In the case of Compact Logs, including compact log statements will emit a log_fmt section in the .elf:

❯ xtensa-esp32-elf-size -Ax build/memfault-esp32-demo-app.elf | grep -E '(section)|(log_fmt)'
section                                                 size         addr
log_fmt                                                 0xa5   0xf0000000

This unfortunately causes the esptool.py to output the log_fmt section into the flashable .bin that's generated as part of the build:

❯ ../../esp-idf/components/esptool_py/esptool/esptool.py --chip esp32 image_info build/memfault-esp32-demo-app.bin
esptool.py v3.1-dev
Image version: 1
Entry point: 40081a98
7 segments

Segment 1: len 0x25174 load 0x3f400020 file_offs 0x00000018 [DROM]
Segment 2: len 0x03b30 load 0x3ffb0000 file_offs 0x00025194 [BYTE_ACCESSIBLE,DRAM]
Segment 3: len 0x07344 load 0x40080000 file_offs 0x00028ccc [IRAM]
Segment 4: len 0xa49d8 load 0x400d0020 file_offs 0x00030018 [IROM]
Segment 5: len 0x106a4 load 0x40087344 file_offs 0x000d49f8 [IRAM]
Segment 6: len 0x00064 load 0x400c0000 file_offs 0x000e50a4 [RTC_IRAM]
# see this bad section below! this will cause a bootloop on the board
Segment 7: len 0x000a8 load 0xf0000000 file_offs 0x000e5110 []
Checksum: 7f (valid)
Validation Hash: fd388c619d75da39d9646b247bdf568a69a6e2c5b801c88fe7bd07b300b184fb (valid)

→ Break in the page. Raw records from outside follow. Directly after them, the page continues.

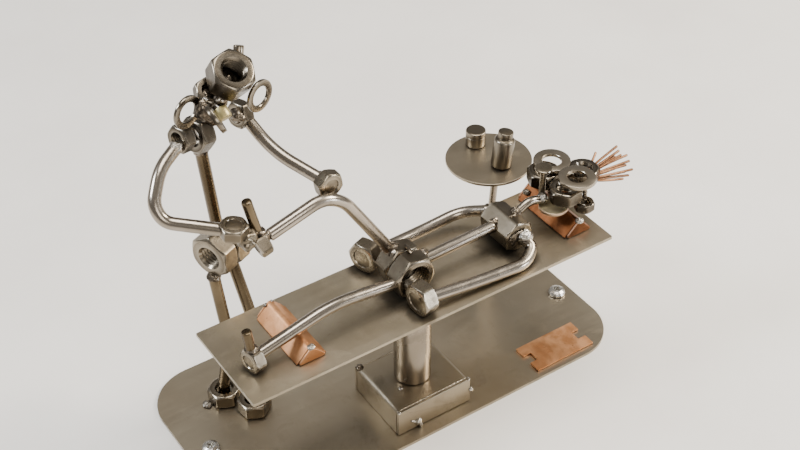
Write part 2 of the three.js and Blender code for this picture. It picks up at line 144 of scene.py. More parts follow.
def raw_steel(name, bright, dull, rough, grain=(1, 1, 1), mottle=70, heat=0.8, scratch=0.25, soot_and_shade=()):
    """Bare mild steel: mill mottling, fine drawn scratches, and brown heat tint by the welds. High heat turns to
    blackening: burnt steel by the welds, painted shade in nut bores, and part of a painted reflection on the table
    top's sides; the optional table marks are sooty spatter with painted shade.
    """
    f = Finish(name)
    mottled = f.noise(mottle, 4, 0.5).between(0.35, 0.68)
    smut = f.noise(mottle * 3.1, 4, 0.6, distortion=0.4).between(0.52, 0.74)
    drawn = f.noise(700, 2, 0.5, f.stretched(*grain))
    hot = f.painted("heat")
    edge = f.painted("edge")
    patch = (hot + (f.noise(120, 2) - 0.5) * 0.3).between(0.25, 0.95)
    colour = f.mix(mottled, dull, bright)
    colour = f.mix(smut * 0.3, colour, SMUT)
    # Blackening where heat runs high: burnt steel by the welds, painted shade in nut bores (heat 1.2) and on the
    # table top's sides (0.97).
    burnt_and_shaded = hot.between(0.8, 1.1)
    colour = f.mix(patch * heat, colour, HEAT_BROWN)
    colour = f.mix(burnt_and_shaded * 0.95, colour, BURNT_AND_SHADE_BLACK)
    colour = f.mix(edge * 0.3, colour, WORN_STEEL)
    roughness = (drawn - 0.5) * 0.1 + (smut * 0.12 + rough) - mottled * 0.04 - edge * 0.06 + burnt_and_shaded * 0.3
    # Dark marks around the given points on the table: sooty spatter, and painted shade under the hips, hands,
    # chest and foot.
    if soot_and_shade:
        sooty_shade_spread = f.near(soot_and_shade) + (f.noise(230, 4, 0.6) - 0.5) * 0.5
        stain = f.noise(900, 3, 0.6).between(0.58, 0.72) * f.noise(60, 2).between(0.4, 0.6)
        colour = f.mix(stain * 0.35, colour, OLIVE_STAIN)
        charred_and_shaded = sooty_shade_spread.between(0.3, 0.95)
        colour = f.mix(charred_and_shaded * 0.85, colour, SOOT_AND_SHADE)
        roughness = roughness + charred_and_shaded * 0.15
    height = drawn * scratch + mottled * 0.3
    return f.shade(colour, roughness, 1.0, f.bump(height, 0.00002, scratch + 0.05))


def copper_sheet(name, dull, bright):
    f = Finish(name)
    cloud = f.noise(120, 5, 0.6, distortion=0.4).between(0.35, 0.7)
    brushed = f.noise(1400, 3, 0.6, f.stretched(1, 0.06, 1))
    spots = f.noise(520, 4, 0.65).between(0.62, 0.76)
    colour = f.mix(cloud, dull, bright)
    colour = f.mix(spots * 0.6, colour, (0.20, 0.085, 0.045))
    colour = f.mix(f.painted("heat") * 0.8, colour, (0.22, 0.10, 0.06))
    colour = f.mix(f.painted("edge") * 0.5, colour, (0.92, 0.62, 0.44))
    roughness = 0.44 + (brushed - 0.5) * 0.22 + spots * 0.2 + cloud * 0.06
    return f.shade(colour, roughness, 1.0, f.bump(brushed * 0.5 + cloud, 0.00003, 0.6))


def weld_metal(name, bright):
    f = Finish(name)
    scale = f.noise(900, 5, 0.7)
    sooty = f.noise(330, 4, 0.6, distortion=0.8).between(0.42, 0.66)
    if bright:
        light, dark = (0.50, 0.47, 0.42), (0.14, 0.115, 0.09)
    else:
        light, dark = (0.20, 0.165, 0.125), (0.035, 0.028, 0.022)
    colour = f.mix(sooty, light, dark)
    roughness = 0.24 + sooty * 0.3 + (scale - 0.5) * 0.2
    return f.shade(colour, roughness, 1.0, f.bump(scale * 0.5 + sooty, 0.00004, 0.5))


def zinc(name):
    f = Finish(name)
    flow = f.noise(700, 3, 0.5)
    dirt = f.noise(260, 4, 0.6).between(0.52, 0.7)
    colour = f.mix(dirt, (0.62, 0.60, 0.56), (0.30, 0.28, 0.24))
    colour = f.mix(f.painted("edge") * 0.5, colour, (0.85, 0.83, 0.80))
    return f.shade(colour, 0.27 + dirt * 0.22 + (flow - 0.5) * 0.1, 1.0, f.bump(flow, 0.00003, 0.5))


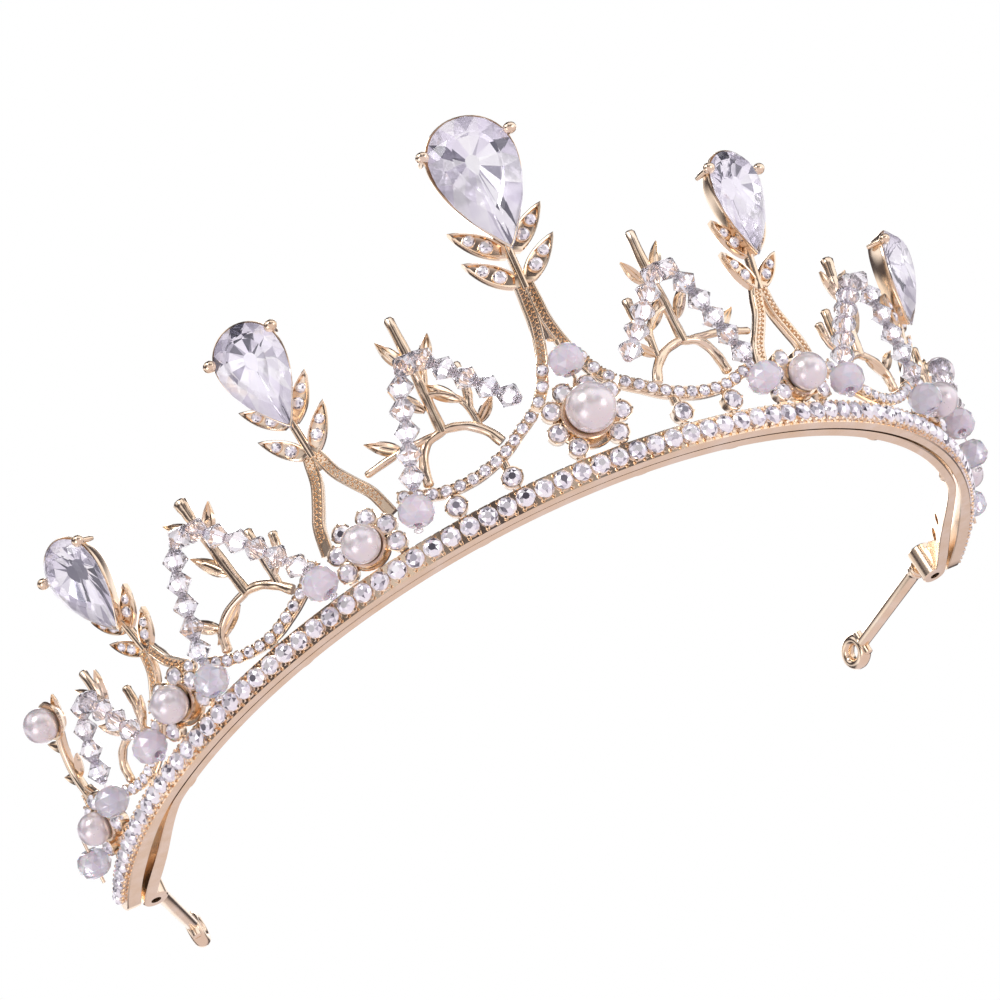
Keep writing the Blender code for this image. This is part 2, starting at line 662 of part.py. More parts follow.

Flashing that image to an ESP32 board results in a bootloop:

E (419) esp_image: Segment 6 0xf0000000-0xf00000a8 invalid: bad load address range

The fundamental problem is that the esptool.py tool, which processes the .elf tool, includes the non-loadable log_fmt section in the .bin file used for flashing or OTA.